Since I just posted that cool video on rainbow trout going after mouse patterns, I thought I better follow it up with a mouse pattern video. This one is fairly straight forward and easy to tie. Give it a whirl, if you want to do some mousing of your own!
This one is tied by Ryan Soillers.


Filed under Largemouth, Muskie, Smallmouth, Step by Step, Trout flies

Rainbow Trout eating mice patterns in Colorado

We were just talking about throwing mouse patterns up in Michigan. I thought this was a cool video. Enjoy!


Filed under Trout flies

Michigan trip – part 2

I was lucky to be able to spend a few hours on this trip with two great guides in northern Michigan. It was really what made the trip worth while. Keep in mind, this trip wasn’t a fishing trip, but a vacation with my family where I was able to steal a few hours here and there to go fishing.

First, I went on a morning float on the Jordan River with Brian Kozminski of True North Trout. My first thought was how much I liked the boat we were using. Koz has an Adipose from Montana.

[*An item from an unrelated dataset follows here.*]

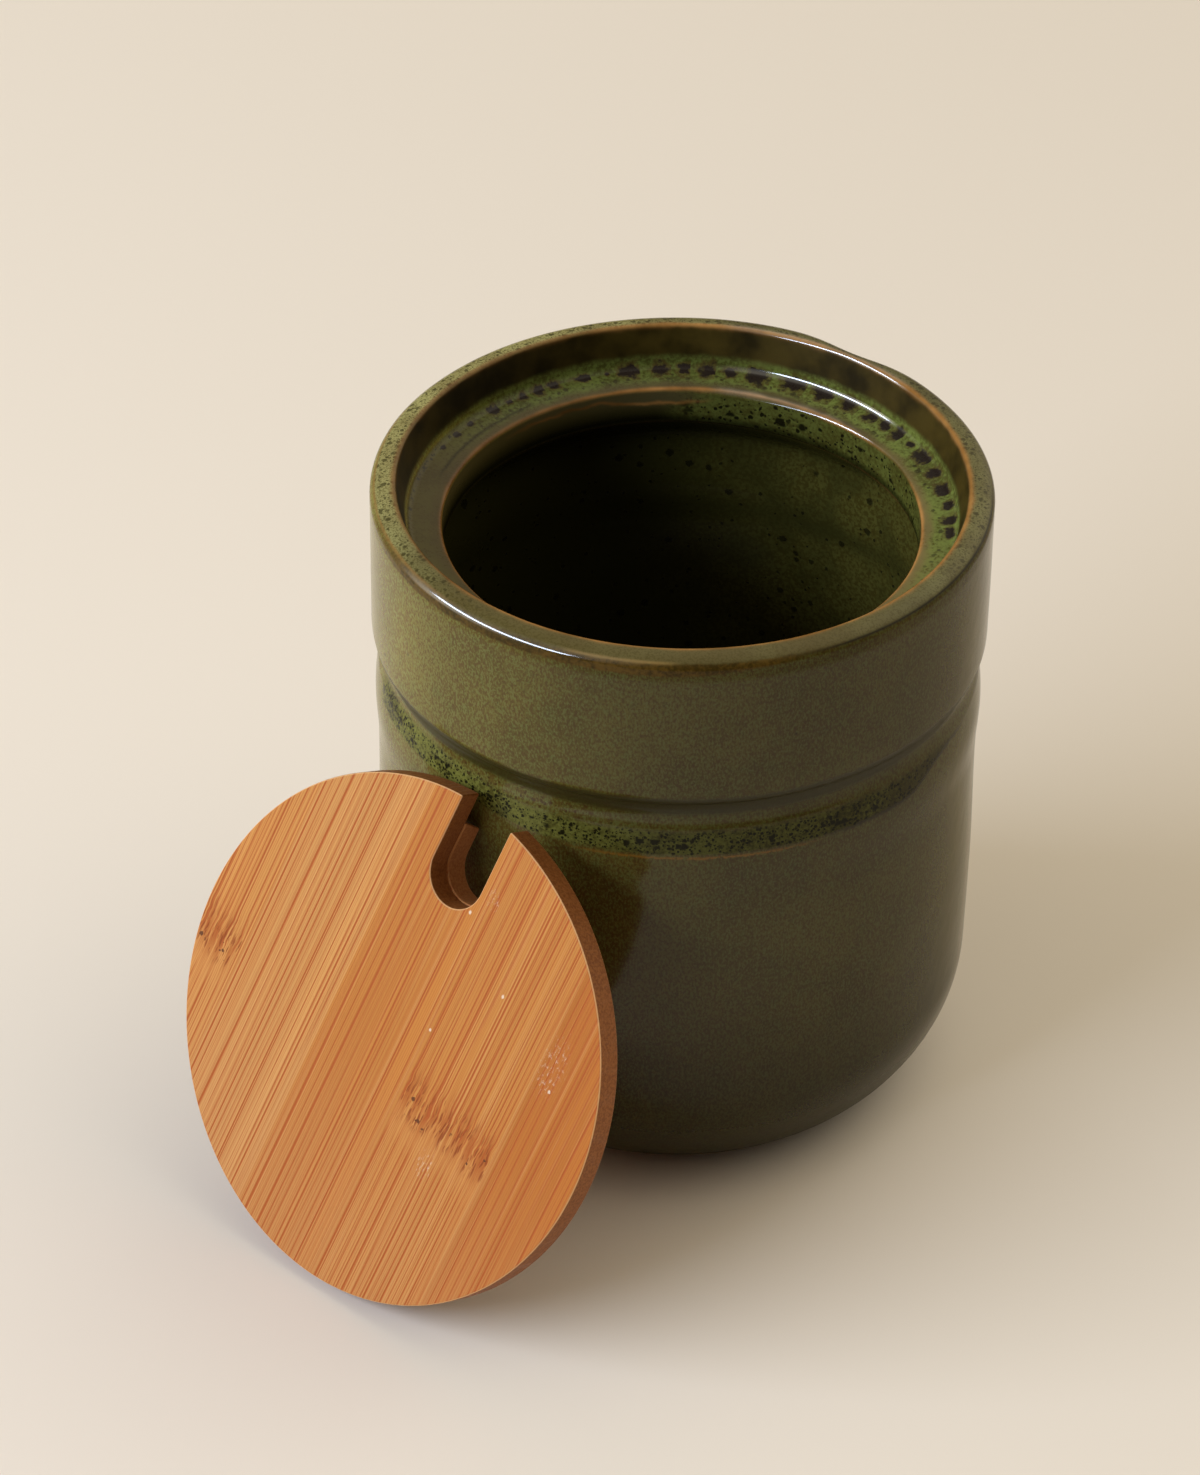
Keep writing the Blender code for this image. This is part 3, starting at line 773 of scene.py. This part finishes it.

The low sides made for easy access to the water and the stability while moving all around the boat was excellent.



This time of year is a good time to throw ant style dry flies, like the Amy’s Ant and Chernobyl. The fish had a thing for the Amy’s Ant on this particular day. It made me a believer in the pattern, because I had never used it before.

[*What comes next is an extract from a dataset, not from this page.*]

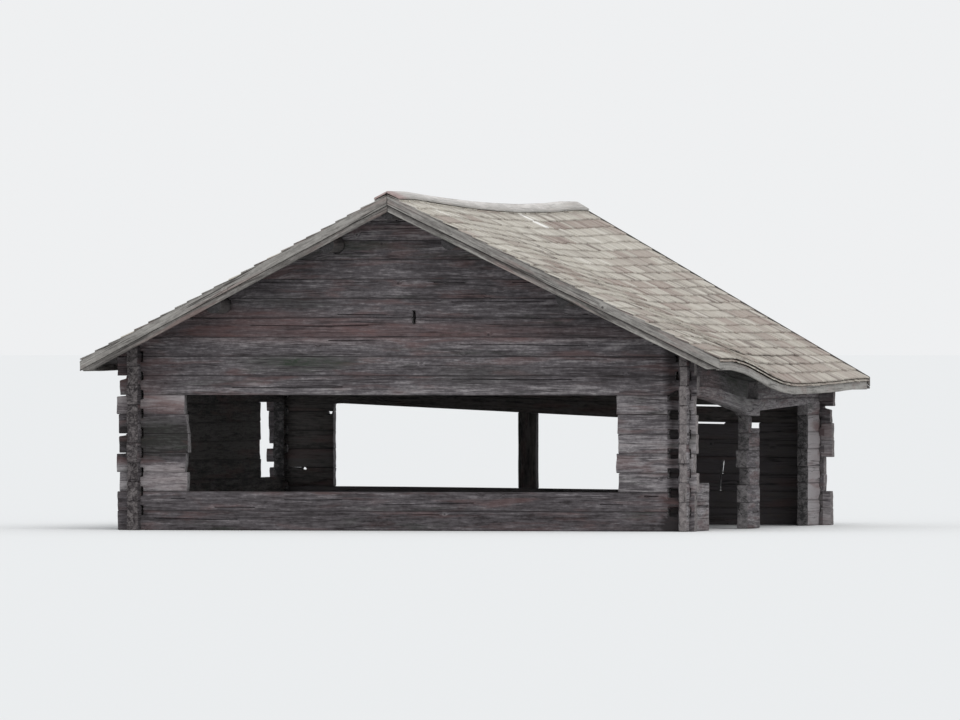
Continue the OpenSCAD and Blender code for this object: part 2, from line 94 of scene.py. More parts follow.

While on a more open stretch of river, Koz had a rod loaded with the new Sharkwave line by Scientific Angler, so he let me try it out. I liked the way it casted. I thought it felt smooth running through the guides and I felt I could shoot line easier.

Another product that Koz had in the boat was Frogs Fanny floatant. This is a powder based floatant and water would just bead up on this stuff. It was awesome! Check this video out to see what I mean.

After the float, Koz showed me a stretch of wadeable water. It was a beautiful section and I caught a couple more brown trout before calling it a day.

Later in the week I met up with Alex Cerveniak of Northern Michigan Fly Fishing. I had my step-son with me this time and he is a novice fly fisherman, so I was just hoping Alex could put us on some fish, any fish. He did just that. To our delight, when we arrived at the river, fish were rising. Alex was great with my step-son. Since it was a narrow river, we needed to do a lot of roll casting, so Alex showed him how and he was catching fish soon after.


One of the exciting things for me was the chance to catch my first brook trout. I’ve caught many brown and rainbow trout, but have never caught a brookie. I was surprised to learn the main species in the stream Alex chose was none other than brook trout! I was anxious and a little shakey because I wanted to land one so badly. I missed several rises and bites because of this. (either that or I just suck, LOL) It wasn’t until I switched to one of Alex’s flies called the Otsego Ant that I finally caught my first brookie and it felt amazing. We fished into the darkness, taking turns and catching several more brookies.


Alex showed me a casting technique that I had never seen before. It is called the bow and arrow cast. It can be used in very tight quarters which makes it handy to learn. Plus, it’s just plain cool! Check out this video to see how it’s done.

I had a blast with both guides and would fish with either one again any day. Next time, I want to spend much more time fishing, so I plan to make it an official fishing trip!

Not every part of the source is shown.